Research is vital: For that relationship to form, you need first to understand your customers and their problems as well as you know your own product. In turn, that means research is critical. Yet, 51% of respondents admit they don't do enough research; only 33% say they spend enough time on all aspects of positioning.
Benefit claim: Good positioning states a benefit that solves a pressing customer problem. No matter how much time you spend on positioning, you'll fail to do it right unless your positioning statement makes a benefit claim that solves an important customer problem.
You can claim a position by using your positioning statement as the central theme for everything you do in marketing. But only if you repeat your position so often that you get sick of it. Your audience, however, won't. First, because they won't see/hear every instance of repetition, but mainly because the decision-making part of the human brain tends to consider as important—and remembers—claims if they are frequently repeated.
Lack of repetition—common to many of the 24 websites I examined—is one of the biggest positioning mistakes B2B software and technology marketers make. They come up with a compelling claim on their homepage, but never use it again or repeat it anywhere else on the website.
Differentiation: The other major problem prevalent in B2B positioning is a lack of differentiation. Just about every market I follow has at least two companies—and often more—making identical claims. It's what I call "me-too" positioning, and it's relatively easy to avoid.

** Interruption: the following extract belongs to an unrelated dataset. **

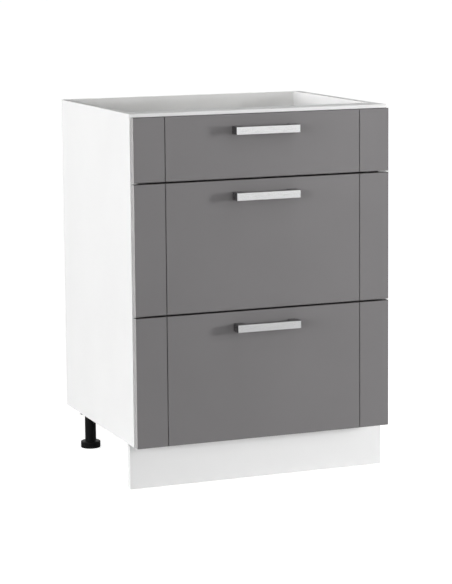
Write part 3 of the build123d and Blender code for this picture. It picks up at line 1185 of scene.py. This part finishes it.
@dataclass
class Studio:
    """Pale floor, soft lamps and the camera at the photograph's viewing angle.

    The focal length and the frame's height are in pixels of the photograph, and the angles are in
    degrees. The floor's lift makes it look white, and its gleam is a painted reflection: a glow that
    only glossy pieces see, which grows from nothing near the cabinet to its full strength over the
    reach.
    """

    frame_height: float = 584.0
    sensor: float = 36.0
    focal_pixels: float = 2175.0
    eye: Point = (-1.7975, -4.5556, 1.1853)
    yaw: float = 21.57
    pitch: float = 7.41
    roll: float = -0.49
    shift: float = -0.12
    view_end: float = 200.0
    glows: tuple[Glow, ...] = (
        Glow((-1.0, 0.0), 5.2),
        Glow((-1.0, 0.0), 2.4, top=0.14, softness=0.05),
        Glow((0.0, -1.0), 1.4, top=0.22),
        Glow((0.0, 1.0), 2.2),
    )
    floor_radius: float = 60.0
    floor_drop: float = 0.3 * MM
    floor_colour: Colour = (0.80, 0.80, 0.80)
    floor_roughness: float = 0.9
    floor_lift: float = 0.87
    # Painted reflection: strength of the floor's glow that only glossy rays see.
    gleam: float = 0.80
    gleam_reach: tuple[float, float] = (1.2, 7.0)
    lamps: tuple[Lamp, ...] = (
        Lamp("low_softbox", (3.18, -1.95, 0.76), (0.0, -0.24, 0.62), 0.4, 72.0),
        Lamp("high_softbox", (3.15, -1.88, 1.45), (0.0, -0.24, 0.62), 0.5, 30.0),
        Lamp("top_softbox", (0.4, -0.9, 1.7), (0.1, -0.1, 0.7), 0.6, 3.6),
    )

    def build(self) -> None:
        """Set up everything that isn't part of the cabinet."""
        bpy.context.scene.view_settings.view_transform = "Standard"
        self.camera()
        self.world()
        self.floor()
        for lamp in self.lamps:
            lamp.build()

    def camera(self) -> None:
        """A camera that sees the cabinet as the photograph does."""
        yaw, pitch, roll = (math.radians(angle) for angle in (self.yaw, self.pitch, self.roll))
        ahead = Vector((math.sin(yaw) * math.cos(pitch), math.cos(yaw) * math.cos(pitch), -math.sin(pitch)))
        level = Vector((math.cos(yaw), -math.sin(yaw), 0.0))
        above = level.cross(ahead)
        across = level * math.cos(roll) + above * math.sin(roll)
        upward = above * math.cos(roll) - level * math.sin(roll)
        data = bpy.data.cameras.new("camera")
        data.sensor_width = self.sensor
        data.lens = self.focal_pixels / self.frame_height * self.sensor
        data.shift_y = self.shift
        data.clip_end = self.view_end
        camera = bpy.data.objects.new("camera", data)
        turn = Matrix((across, upward, -ahead)).transposed().to_4x4()
        camera.matrix_world = Matrix.Translation(self.eye) @ turn
        bpy.context.scene.collection.objects.link(camera)
        bpy.context.scene.camera = camera

    def world(self) -> None:
        """Soft light from the glows, seen as even white by the camera and in reflections."""
        world = bpy.data.worlds.new("studio")
        world.use_nodes = True
        nodes = Nodes(world.node_tree)
        first, *others = self.glows
        light = first.strength_at(nodes)
        for glow in others:
            light = nodes.math("ADD", light, glow.strength_at(nodes))
        path = nodes.add("ShaderNodeLightPath")
        seen = path.outputs["Is Camera Ray"]
        for ray in ("Is Glossy Ray", "Is Transmission Ray"):
            seen = nodes.math("MAXIMUM", seen, path.outputs[ray])
        lit = nodes.math("MULTIPLY", light, nodes.math("SUBTRACT", 1.0, seen))
        background = world.node_tree.nodes["Background"]
        nodes.feed(background, {"Color": WHITE, "Strength": nodes.math("ADD", lit, seen)})
        bpy.context.scene.world = world

    def floor(self) -> None:
        """A plain pale floor that looks white and keeps the cabinet's shadow."""
        floor = Bench.start(bpy.ops.mesh.primitive_circle_add, vertices=96, radius=self.floor_radius,
                            fill_type="NGON", location=(0, 0, -self.floor_drop))
        Bench.settle(floor, "floor")
        graph = Graph("floor", self.floor_roughness, specular=0.0)
        path = graph.add("ShaderNodeLightPath")
        seen = graph.math("MULTIPLY", path.outputs["Is Camera Ray"], self.floor_lift)
        # Painted reflection: glossy rays see the floor glow, nil near the cabinet and full beyond the reach.
        distance = graph.add("ShaderNodeVectorMath", {0: graph.place}, operation="LENGTH")
        level = graph.ramp(distance.outputs["Value"], *self.gleam_reach, 0.0, self.gleam)
        gleam = graph.math("MULTIPLY", path.outputs["Is Glossy Ray"], level)
        strength = graph.math("ADD", seen, gleam)
        graph.feed(graph.shader, {"Emission Color": WHITE, "Emission Strength": strength})
        floor.data.materials.append(graph.finish(self.floor_colour))


# ------------------------------------------------------------------ all together


def main() -> None:
    """Build the studio and the cabinet's parts in order."""
    Studio().build()
    finishes = Finishes()
    Carcass(finishes).build()
    for place in LEG_PLACES:
        Foot(finishes, place).build()
    for name in DRAWERS:
        Drawer(finishes, name).build()
        Runner(finishes, name).build()


if __name__ == "__main__":
    main()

12 Questions for Your Positioning Health-Check
Find out how effective your positioning really is by answering the following 12 sets of questions; you'll find some answers and tips within the list, and the answer key at the end will help you discover how well you did:
- Is your positioning statement important? That is, does it solve a pressing customer problem?
- Does your positioning statement express a benefit that aligns with a pressing customer problem? If you haven't stack-ranked customer problems, with the most pressing problem ranked first, then you need to.
- Is your positioning statement unique? Does it differentiate you from your competitors? Answer "yes" only if you are certain you are the only company in your market claiming the position you are claiming.
- Is your positioning statement believable? Does it seem to be inherently true? Can you prove it?
- Is your positioning statement adapted to all marketing communications and situations? Your positioning statement should be the theme for everything you do in marketing. Is it? Does it work on your website and in email marketing, public relations, social media, etc.?
- Are you using buzzwords or industry jargon such as "transform," "empower," "leverage," "quote to cash," "single version of the truth," etc.?
- Are you claiming that you are the industry leader or No. 1 in your market? Or making any claim that touts your company's prowess rather than focusing on the customer?
- Do you make more than one compelling benefit claim on your home page? If more than one, pick the one that solves the most important problem. Use it—and kill the others.
- Do your competitors' website, along with yours, use common language to describe what they do, and the benefits and advantages of their offerings? In other words, does your content read like some of your competitors'? (An example from the CRM space: "gain the insight you need to close more deals.")
- Do you use rotating panels on your home page? Using rotating panels improperly is a sure way to fail to claim a position in your market. Few do it right.
- Is your positioning statement the theme for your website content? For example, if your main claim is that you help companies make better decisions, then you should be repeating it often throughout your site. You don't have to repeat the same words, just the same idea. For example, the position "accelerate decision-making throughout the enterprise" was executed in a campaign as "see how fast your business can run."
- Do you prove the claim you make in your positioning statement? For example, if you claim to transform the way work gets done, you need to substantiate it by presenting supporting evidence.
What Your Positioning Health-Check Tells You
If you answered "No" to any of the first five questions, and "Yes" to questions six and seven, it's time to change your positioning.
If you answered "Yes" to questions eight through ten, and "No" to the remainder, it's time to learn how to more effectively execute your positioning. Also consider finding a skilled writer who knows how to tell a good story and understands the importance of focus and repetition.
Check Your Positioning Regularly
I recommend that you perform a positioning health-check at the end of each quarter. Why? Most websites—including yours—are continually changing. Typically, new content is added regularly, so make sure it is on message.
Equally important, pay close attention to your competitors' websites. If one changes its positioning, it may be encroaching on yours. What you do in response depends on the health of your positioning and the health of your competitor's.